Beyond the ten great cities featured earlier, this chapter highlights ten more success stories – specific projects, policies, or neighborhoods that demonstrate planning excellence. Each offers a distinct lesson.
1. The High Line, New York City. An abandoned elevated railway transformed into a lush public park. Lesson: Infrastructure can become amenity. The High Line sparked billions in private investment without displacing the park's value.
2. Vauban, Freiburg, Germany. A car‑reduced, solar‑powered eco‑district on a former military base. Lesson: Car‑free living is not only possible – it is desirable. Vauban achieved 15% car ownership versus 40% citywide.
3. Kibera, Nairobi, Kenya (Community Mapping). Residents of one of Africa's largest slums used participatory GIS to map their own infrastructure, then negotiated for services. Lesson: Local knowledge is as valuable as technical expertise.
4. Portland's Urban Growth Boundary, Oregon. A hard line separating urban from rural land, in place since 1979. Lesson: Containing sprawl preserves farms, forests, and quality of life – but requires reinvestment inside the boundary.
5. Barcelona's Superilles (Superblocks). Nine blocks closed to through traffic, creating pedestrian‑first spaces. Lesson: Reclaiming street space for people reduces pollution and increases foot traffic for local shops.
6. Curitiba's BRT, Brazil. The world's first modern Bus Rapid Transit system, opened in 1974. Lesson: You do not need subways to have world‑class transit – just dedicated lanes, prepaid boarding, and frequent service.
7. Vancouver's View Corridors. Protected sightlines to mountains and ocean that limit building heights. Lesson: Aesthetic regulations can coexist with density. Vancouver is one of North America's densest but most beautiful cities.

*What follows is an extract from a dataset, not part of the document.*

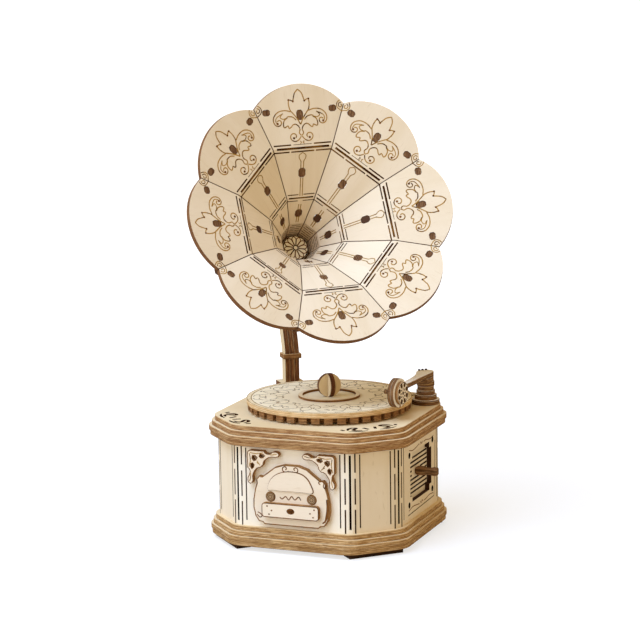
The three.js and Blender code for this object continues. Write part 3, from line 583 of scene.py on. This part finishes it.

8. Melbourne's Laneways, Australia. Neglected service alleys turned into cafés, art galleries, and bars. Lesson: The best public spaces are often hiding in plain sight – small, human‑scaled, and full of character.
9. Greensburg, Kansas (Post‑Tornado Rebuilding). After a 2007 tornado destroyed 95% of the town, Greensburg rebuilt as a model green community – LEED Platinum city hall, wind turbines, and energy‑efficient homes. Lesson: Disaster can be a catalyst for transformation.
10. Songdo International Business District, South Korea. A new city built from scratch on reclaimed land, featuring ubiquitous sensors, pneumatic waste collection, and integrated transit. Lesson: High‑tech planning works when paired with human‑scale design – but Songdo still struggles with feeling "sterile." The lesson: even the most advanced plan needs soul.
These success stories prove that planning changes lives. They also show that every success emerged from specific local conditions – there are no one‑size‑fits‑all solutions, but there are universal principles.